**Directions:**
Determine the number of lines in these entries that hold the word "bends". Give the number and nothing more.

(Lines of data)
* begin *

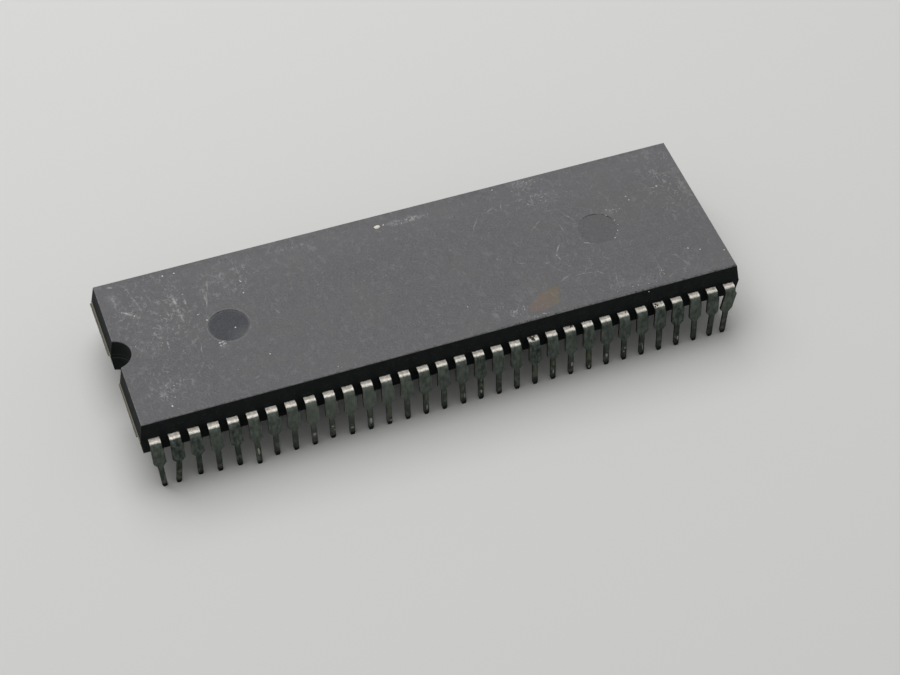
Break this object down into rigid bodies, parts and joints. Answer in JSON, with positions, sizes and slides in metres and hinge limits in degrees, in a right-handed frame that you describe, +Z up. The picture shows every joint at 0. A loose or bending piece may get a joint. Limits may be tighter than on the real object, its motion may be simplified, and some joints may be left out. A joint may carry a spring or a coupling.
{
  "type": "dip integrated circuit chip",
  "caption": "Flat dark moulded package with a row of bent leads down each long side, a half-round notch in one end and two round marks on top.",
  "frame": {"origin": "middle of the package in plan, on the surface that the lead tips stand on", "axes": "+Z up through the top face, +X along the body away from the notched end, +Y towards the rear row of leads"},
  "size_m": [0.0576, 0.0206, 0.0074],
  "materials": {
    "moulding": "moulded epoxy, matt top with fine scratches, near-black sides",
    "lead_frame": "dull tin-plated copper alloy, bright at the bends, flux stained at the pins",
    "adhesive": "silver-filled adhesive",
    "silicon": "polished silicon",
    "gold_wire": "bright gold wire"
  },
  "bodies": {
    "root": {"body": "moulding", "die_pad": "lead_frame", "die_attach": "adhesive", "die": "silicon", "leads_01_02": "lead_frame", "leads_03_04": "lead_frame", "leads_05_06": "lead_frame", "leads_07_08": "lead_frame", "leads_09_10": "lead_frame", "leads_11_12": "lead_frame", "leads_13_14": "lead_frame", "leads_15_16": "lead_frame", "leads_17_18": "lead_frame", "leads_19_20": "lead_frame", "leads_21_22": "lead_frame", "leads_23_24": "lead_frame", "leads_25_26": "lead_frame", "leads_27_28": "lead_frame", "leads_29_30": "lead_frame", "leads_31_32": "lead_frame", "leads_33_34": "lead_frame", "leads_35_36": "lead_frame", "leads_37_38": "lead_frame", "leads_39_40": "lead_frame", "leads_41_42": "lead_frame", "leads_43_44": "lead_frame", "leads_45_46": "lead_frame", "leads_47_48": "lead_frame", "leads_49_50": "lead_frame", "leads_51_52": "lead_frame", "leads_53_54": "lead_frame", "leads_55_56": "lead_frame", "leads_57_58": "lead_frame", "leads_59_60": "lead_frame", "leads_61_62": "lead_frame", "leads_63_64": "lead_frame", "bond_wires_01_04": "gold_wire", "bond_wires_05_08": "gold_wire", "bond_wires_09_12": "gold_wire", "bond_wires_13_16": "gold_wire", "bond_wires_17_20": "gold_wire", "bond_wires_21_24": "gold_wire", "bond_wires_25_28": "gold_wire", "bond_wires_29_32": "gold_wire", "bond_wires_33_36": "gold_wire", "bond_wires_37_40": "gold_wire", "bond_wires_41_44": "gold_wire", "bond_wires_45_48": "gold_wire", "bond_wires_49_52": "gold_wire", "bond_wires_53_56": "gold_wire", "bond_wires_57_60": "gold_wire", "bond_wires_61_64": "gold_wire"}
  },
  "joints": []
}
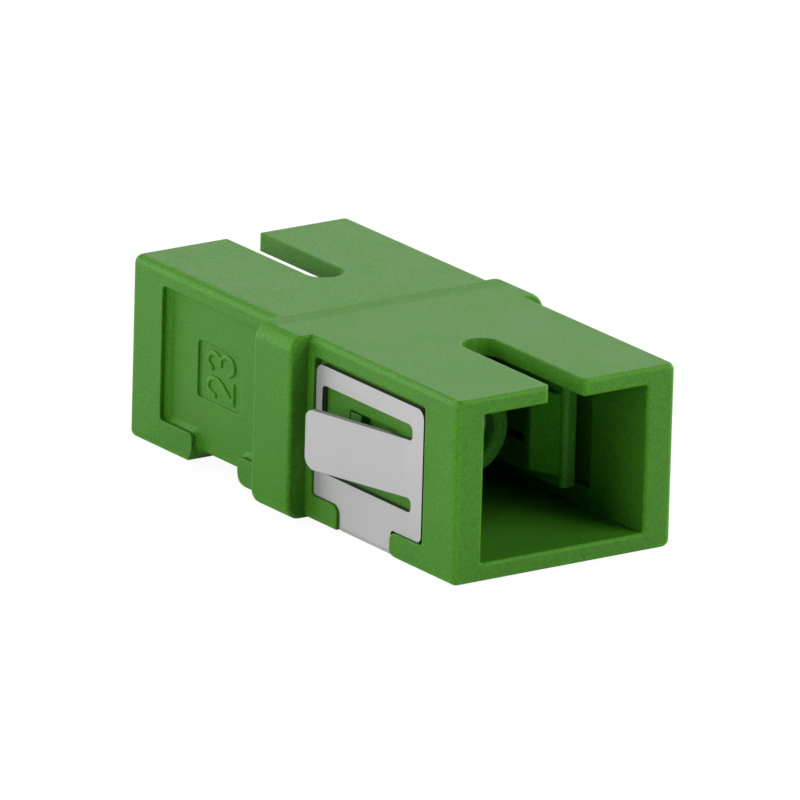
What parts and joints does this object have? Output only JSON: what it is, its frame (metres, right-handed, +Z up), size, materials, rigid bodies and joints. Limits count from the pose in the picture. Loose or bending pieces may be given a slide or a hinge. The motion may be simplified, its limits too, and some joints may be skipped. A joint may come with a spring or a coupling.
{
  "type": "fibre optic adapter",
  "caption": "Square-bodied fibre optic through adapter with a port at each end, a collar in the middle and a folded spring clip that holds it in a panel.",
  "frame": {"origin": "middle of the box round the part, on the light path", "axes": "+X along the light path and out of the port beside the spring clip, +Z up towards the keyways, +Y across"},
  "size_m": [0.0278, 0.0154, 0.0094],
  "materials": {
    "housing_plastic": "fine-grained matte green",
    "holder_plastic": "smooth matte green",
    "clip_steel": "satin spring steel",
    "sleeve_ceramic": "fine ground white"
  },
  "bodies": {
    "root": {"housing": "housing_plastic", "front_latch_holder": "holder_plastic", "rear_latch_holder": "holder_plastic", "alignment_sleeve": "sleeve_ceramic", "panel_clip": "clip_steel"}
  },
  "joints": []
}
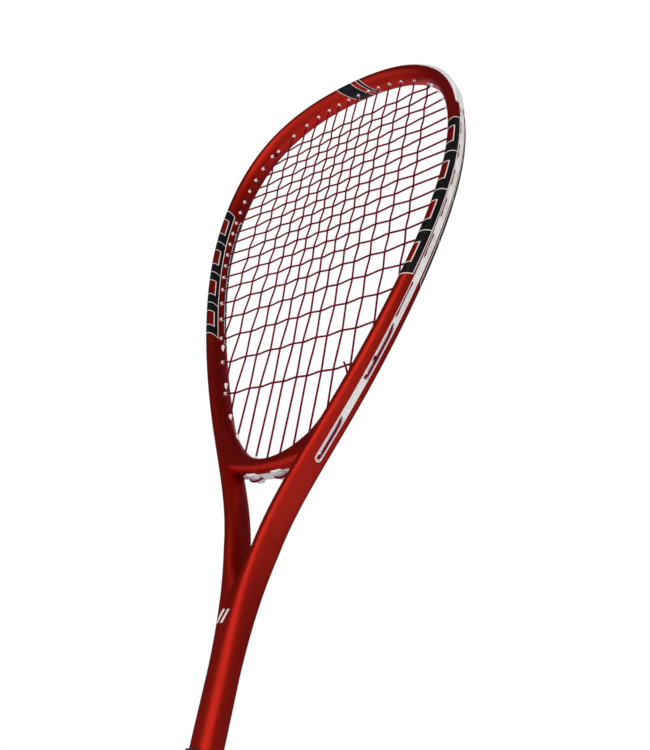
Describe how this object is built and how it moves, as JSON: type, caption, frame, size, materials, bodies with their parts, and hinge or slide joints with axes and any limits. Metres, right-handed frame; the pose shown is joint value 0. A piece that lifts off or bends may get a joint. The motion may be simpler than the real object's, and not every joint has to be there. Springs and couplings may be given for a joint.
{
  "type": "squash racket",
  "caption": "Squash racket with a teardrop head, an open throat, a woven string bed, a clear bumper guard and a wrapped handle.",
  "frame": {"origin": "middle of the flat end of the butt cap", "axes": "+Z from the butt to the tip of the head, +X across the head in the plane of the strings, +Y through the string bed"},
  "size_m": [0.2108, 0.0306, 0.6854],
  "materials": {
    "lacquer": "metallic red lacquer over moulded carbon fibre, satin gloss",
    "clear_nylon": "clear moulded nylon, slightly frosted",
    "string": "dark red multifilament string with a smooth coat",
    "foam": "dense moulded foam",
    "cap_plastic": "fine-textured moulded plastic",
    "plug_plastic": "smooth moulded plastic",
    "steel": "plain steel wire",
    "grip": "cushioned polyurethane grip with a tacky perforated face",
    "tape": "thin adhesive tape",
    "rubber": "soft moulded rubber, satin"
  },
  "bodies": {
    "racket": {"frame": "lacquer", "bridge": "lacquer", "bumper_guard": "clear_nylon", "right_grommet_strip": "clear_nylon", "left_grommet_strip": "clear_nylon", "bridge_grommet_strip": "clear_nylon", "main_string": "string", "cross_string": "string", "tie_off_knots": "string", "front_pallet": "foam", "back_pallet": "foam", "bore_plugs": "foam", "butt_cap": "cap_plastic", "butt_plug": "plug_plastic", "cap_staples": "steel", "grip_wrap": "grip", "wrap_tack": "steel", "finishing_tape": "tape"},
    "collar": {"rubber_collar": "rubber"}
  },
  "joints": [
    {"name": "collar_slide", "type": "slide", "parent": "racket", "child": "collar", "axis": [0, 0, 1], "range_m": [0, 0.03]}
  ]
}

* end *
* begin *

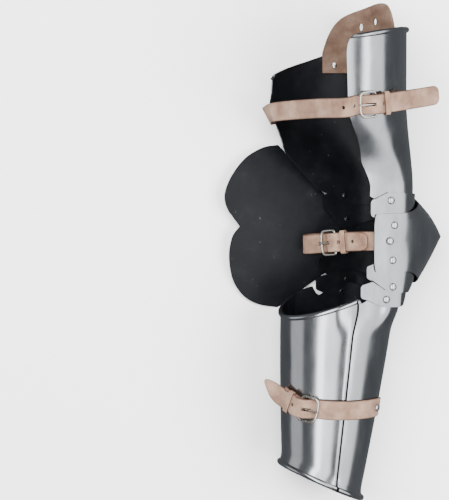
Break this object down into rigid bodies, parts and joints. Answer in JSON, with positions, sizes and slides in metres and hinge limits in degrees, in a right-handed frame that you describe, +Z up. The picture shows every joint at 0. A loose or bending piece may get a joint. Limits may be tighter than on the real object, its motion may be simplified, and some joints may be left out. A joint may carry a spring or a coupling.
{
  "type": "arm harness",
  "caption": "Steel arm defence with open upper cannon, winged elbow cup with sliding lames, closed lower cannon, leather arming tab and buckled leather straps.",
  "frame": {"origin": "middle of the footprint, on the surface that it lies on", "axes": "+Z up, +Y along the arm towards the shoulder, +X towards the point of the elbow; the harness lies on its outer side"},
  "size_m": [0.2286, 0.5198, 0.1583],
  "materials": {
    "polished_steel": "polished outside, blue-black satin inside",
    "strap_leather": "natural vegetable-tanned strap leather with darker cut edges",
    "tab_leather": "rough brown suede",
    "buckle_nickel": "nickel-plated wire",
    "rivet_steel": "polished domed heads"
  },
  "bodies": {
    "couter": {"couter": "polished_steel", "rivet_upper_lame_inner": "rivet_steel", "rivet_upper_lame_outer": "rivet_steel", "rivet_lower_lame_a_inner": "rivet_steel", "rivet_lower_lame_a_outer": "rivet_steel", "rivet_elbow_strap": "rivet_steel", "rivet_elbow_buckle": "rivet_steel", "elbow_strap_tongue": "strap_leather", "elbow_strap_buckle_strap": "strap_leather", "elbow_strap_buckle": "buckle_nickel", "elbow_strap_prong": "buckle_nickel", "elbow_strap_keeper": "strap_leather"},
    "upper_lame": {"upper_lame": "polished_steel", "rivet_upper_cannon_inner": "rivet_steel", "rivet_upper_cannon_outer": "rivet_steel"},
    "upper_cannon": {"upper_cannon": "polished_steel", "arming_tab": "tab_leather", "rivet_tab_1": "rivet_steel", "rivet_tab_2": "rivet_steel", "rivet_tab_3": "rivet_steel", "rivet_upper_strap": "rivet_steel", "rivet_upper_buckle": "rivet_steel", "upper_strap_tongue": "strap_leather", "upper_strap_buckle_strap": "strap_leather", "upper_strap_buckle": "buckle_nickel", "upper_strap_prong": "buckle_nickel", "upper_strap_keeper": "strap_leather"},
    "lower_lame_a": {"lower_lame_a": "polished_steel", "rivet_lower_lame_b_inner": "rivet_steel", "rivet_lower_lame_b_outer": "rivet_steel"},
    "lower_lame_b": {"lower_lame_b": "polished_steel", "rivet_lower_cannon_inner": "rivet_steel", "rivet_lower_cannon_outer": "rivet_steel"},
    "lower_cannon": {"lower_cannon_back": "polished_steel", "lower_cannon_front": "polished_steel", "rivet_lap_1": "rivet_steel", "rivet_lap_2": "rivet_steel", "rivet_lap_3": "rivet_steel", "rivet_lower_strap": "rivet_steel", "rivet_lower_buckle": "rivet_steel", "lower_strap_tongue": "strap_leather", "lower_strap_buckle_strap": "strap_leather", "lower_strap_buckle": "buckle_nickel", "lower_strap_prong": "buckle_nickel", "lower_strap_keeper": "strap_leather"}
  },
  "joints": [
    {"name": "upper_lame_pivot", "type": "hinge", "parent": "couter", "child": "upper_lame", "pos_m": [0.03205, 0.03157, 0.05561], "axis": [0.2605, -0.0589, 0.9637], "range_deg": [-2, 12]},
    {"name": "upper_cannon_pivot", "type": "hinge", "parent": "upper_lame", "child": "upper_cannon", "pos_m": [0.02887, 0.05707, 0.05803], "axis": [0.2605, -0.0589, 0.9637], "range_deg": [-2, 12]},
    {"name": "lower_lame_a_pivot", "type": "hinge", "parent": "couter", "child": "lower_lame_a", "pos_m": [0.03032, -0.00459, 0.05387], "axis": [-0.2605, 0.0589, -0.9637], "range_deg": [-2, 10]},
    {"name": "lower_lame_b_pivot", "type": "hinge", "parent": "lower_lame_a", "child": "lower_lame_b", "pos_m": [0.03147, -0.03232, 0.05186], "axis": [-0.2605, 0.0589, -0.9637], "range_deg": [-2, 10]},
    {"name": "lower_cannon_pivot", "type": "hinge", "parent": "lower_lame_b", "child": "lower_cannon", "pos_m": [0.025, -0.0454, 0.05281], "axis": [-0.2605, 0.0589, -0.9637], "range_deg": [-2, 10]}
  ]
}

* end *

**Finished answer:**
2